• **EXERCISE DETAILS**
Extract every line below, verbatim.
===== RECORDED DATA =====
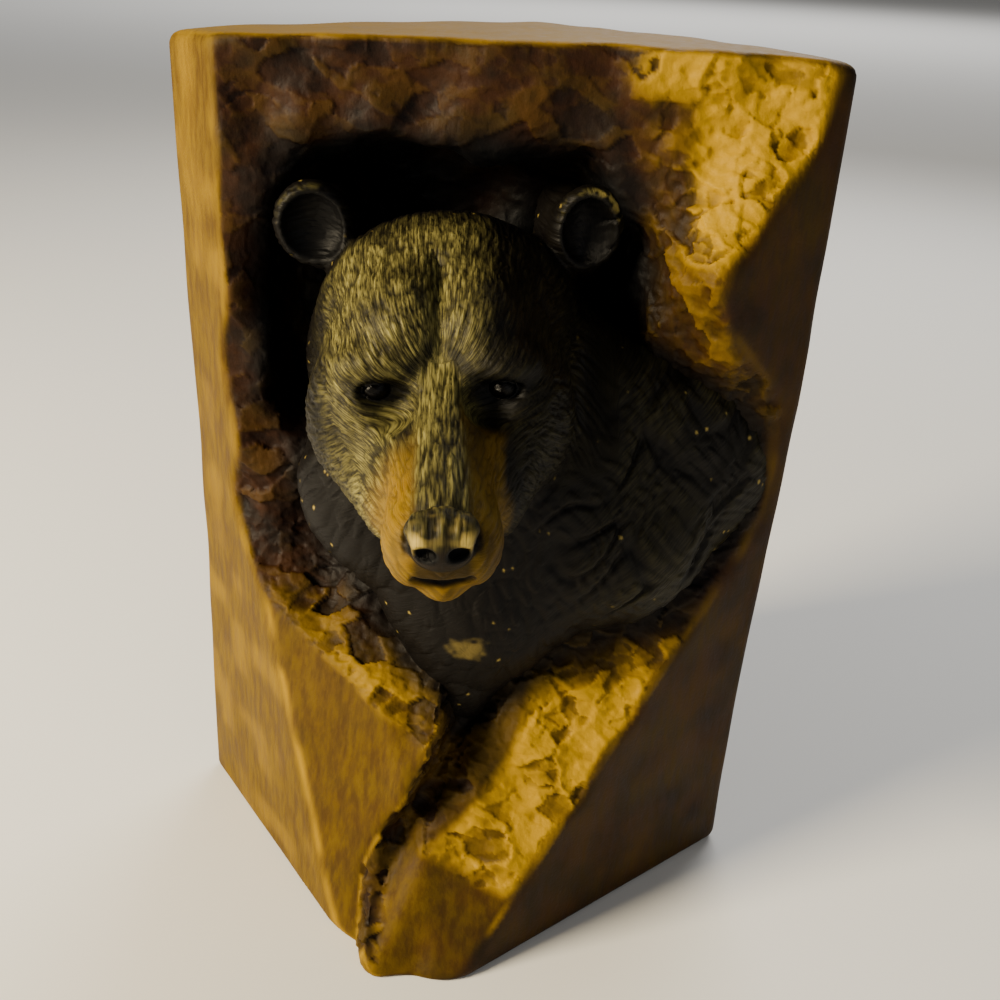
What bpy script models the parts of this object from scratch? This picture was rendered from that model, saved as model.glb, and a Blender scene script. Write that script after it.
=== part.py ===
"""Bear figurine: a black bear's head and shoulder coming out of a broken column of rock.

It is one casting in painted resin. The column stands square, with one corner to the front, and
that corner is broken away: a niche above, in which the bear sits, and a slanting foot below.
The form is a field that is negative inside the casting, meshed once and then thinned.
Metres, +Z up, the bear looks along -Y, and the origin is the middle of the box under the base.
"""
import math

import bpy
import numpy as np
import openvdb

MM = 0.001

# Sizes that drive the column
BLOCK_HEIGHT = 150 * MM
BLOCK_SIDE = 77 * MM
EDGE_ROUNDING = 2.0 * MM
FOOT_ROUNDING = 1.6 * MM
LEFT_LEAN = 0.8 * MM  # the left edge leans in by this much at the top
LEFT_WAIST = 1.0 * MM  # and is hollow by this much below its middle
RIGHT_FLARE = 1.8 * MM  # the right edge leans out by this much
FRONT_SPREAD = 1.5 * MM  # the two front walls stand out by this much where they would meet
TOP_CROWN = 1.4 * MM  # the top is that much higher in its middle
TOP_RISE = 2.0 * MM  # and that much higher at its right corner than at its left

# The broken front: where its planes lie, measured back (+) or forward (-) of the column's middle
RIM_LEFT = -14.5 * MM
RIM_RIGHT = -3.0 * MM
RIM_LUMP = 12 * MM
FACET_FOOT = -47.0 * MM
FACET_SLOPE = 0.207
FACET_TURN = -0.42
SILL_FOOT = -48.8 * MM
SILL_SLOPE = 0.50
SILL_TURN = 0.17
CLIFF_WIDTH = 3.0 * MM
GROOVE_DEPTH = 4.0 * MM
ROUGHNESS = 0.9 * MM
ROUGH_GRAIN = 13 * MM
RIM_ROUNDING = 1.5 * MM
BREAK_ROUNDING = 4.0 * MM  # where the rim turns into the slanting foot

# The niche behind the head
NICHE_WIDTH = 62 * MM
NICHE_DEPTH = 22 * MM
NICHE_ROOF = 15 * MM  # rock left above it
NICHE_LIP = 3.0 * MM
NICHE_FLOOR_ROUNDING = 6.0 * MM
FUR_EDGE = 1.0 * MM  # fillet where the bear meets the rock

# The bear. Its lumps are hundredths of the head's length, in the head's own axes
HEAD_LENGTH = 60 * MM
NOSE_REACH = 68.5 * MM  # from the column's middle to the tip of the nose
EYE_HEIGHT = 105.3 * MM
EYE_SIDE = 0.3 * MM
HEAD_TURN = math.radians(12.2)
HEAD_DIP = math.radians(9.7)
HEAD_TILT = math.radians(2.7)
NOSE_AHEAD_OF_EYES = 0.567  # share of the head's length
LOCK_DEPTH = 0.4 * MM
LOCK_WIDTH = 4.5 * MM
LOCK_LENGTH = 10 * MM

# How finely it is cut
CELL = 0.8 * MM
TRIANGLES = 9400

HALF_DIAGONAL = BLOCK_SIDE / math.sqrt(2)
FILLET = 1.2  # the width of a blend over the radius of the rounding that it leaves
RESIN_COLOUR = (0.165, 0.105, 0.035, 1.0)


def blend(a, b, width):
    """The two shapes joined, with a fillet of about this width."""
    share = np.clip(0.5 + 0.5 * (b - a) / width, 0, 1)
    return b + (a - b) * share - width * share * (1 - share)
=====
• **EXERCISE RESULT**
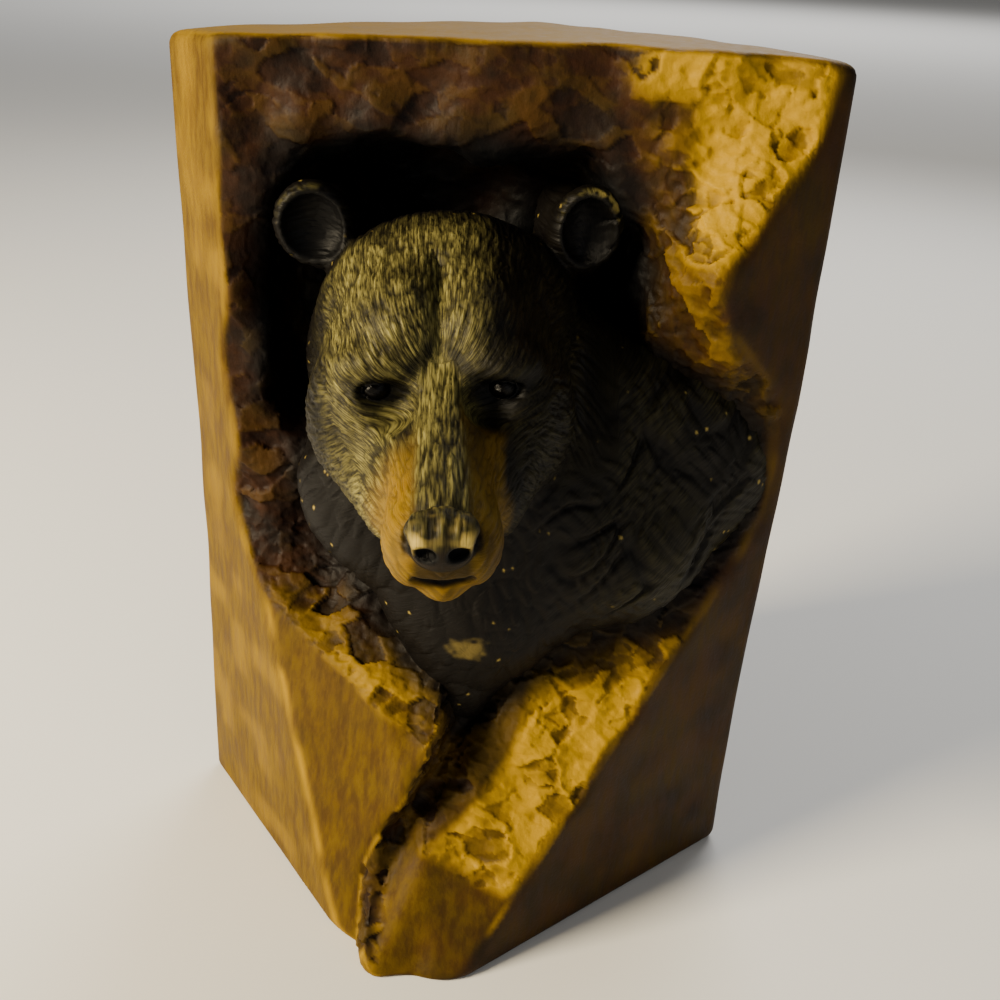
What bpy script models the parts of this object from scratch? This picture was rendered from that model, saved as model.glb, and a Blender scene script. Write that script after it.
=== part.py ===
"""Bear figurine: a black bear's head and shoulder coming out of a broken column of rock.

It is one casting in painted resin. The column stands square, with one corner to the front, and
that corner is broken away: a niche above, in which the bear sits, and a slanting foot below.
The form is a field that is negative inside the casting, meshed once and then thinned.
Metres, +Z up, the bear looks along -Y, and the origin is the middle of the box under the base.
"""
import math

import bpy
import numpy as np
import openvdb

MM = 0.001

# Sizes that drive the column
BLOCK_HEIGHT = 150 * MM
BLOCK_SIDE = 77 * MM
EDGE_ROUNDING = 2.0 * MM
FOOT_ROUNDING = 1.6 * MM
LEFT_LEAN = 0.8 * MM  # the left edge leans in by this much at the top
LEFT_WAIST = 1.0 * MM  # and is hollow by this much below its middle
RIGHT_FLARE = 1.8 * MM  # the right edge leans out by this much
FRONT_SPREAD = 1.5 * MM  # the two front walls stand out by this much where they would meet
TOP_CROWN = 1.4 * MM  # the top is that much higher in its middle
TOP_RISE = 2.0 * MM  # and that much higher at its right corner than at its left

# The broken front: where its planes lie, measured back (+) or forward (-) of the column's middle
RIM_LEFT = -14.5 * MM
RIM_RIGHT = -3.0 * MM
RIM_LUMP = 12 * MM
FACET_FOOT = -47.0 * MM
FACET_SLOPE = 0.207
FACET_TURN = -0.42
SILL_FOOT = -48.8 * MM
SILL_SLOPE = 0.50
SILL_TURN = 0.17
CLIFF_WIDTH = 3.0 * MM
GROOVE_DEPTH = 4.0 * MM
ROUGHNESS = 0.9 * MM
ROUGH_GRAIN = 13 * MM
RIM_ROUNDING = 1.5 * MM
BREAK_ROUNDING = 4.0 * MM  # where the rim turns into the slanting foot

# The niche behind the head
NICHE_WIDTH = 62 * MM
NICHE_DEPTH = 22 * MM
NICHE_ROOF = 15 * MM  # rock left above it
NICHE_LIP = 3.0 * MM
NICHE_FLOOR_ROUNDING = 6.0 * MM
FUR_EDGE = 1.0 * MM  # fillet where the bear meets the rock

# The bear. Its lumps are hundredths of the head's length, in the head's own axes
HEAD_LENGTH = 60 * MM
NOSE_REACH = 68.5 * MM  # from the column's middle to the tip of the nose
EYE_HEIGHT = 105.3 * MM
EYE_SIDE = 0.3 * MM
HEAD_TURN = math.radians(12.2)
HEAD_DIP = math.radians(9.7)
HEAD_TILT = math.radians(2.7)
NOSE_AHEAD_OF_EYES = 0.567  # share of the head's length
LOCK_DEPTH = 0.4 * MM
LOCK_WIDTH = 4.5 * MM
LOCK_LENGTH = 10 * MM

# How finely it is cut
CELL = 0.8 * MM
TRIANGLES = 9400

HALF_DIAGONAL = BLOCK_SIDE / math.sqrt(2)
FILLET = 1.2  # the width of a blend over the radius of the rounding that it leaves
RESIN_COLOUR = (0.165, 0.105, 0.035, 1.0)


def blend(a, b, width):
    """The two shapes joined, with a fillet of about this width."""
    share = np.clip(0.5 + 0.5 * (b - a) / width, 0, 1)
    return b + (a - b) * share - width * share * (1 - share)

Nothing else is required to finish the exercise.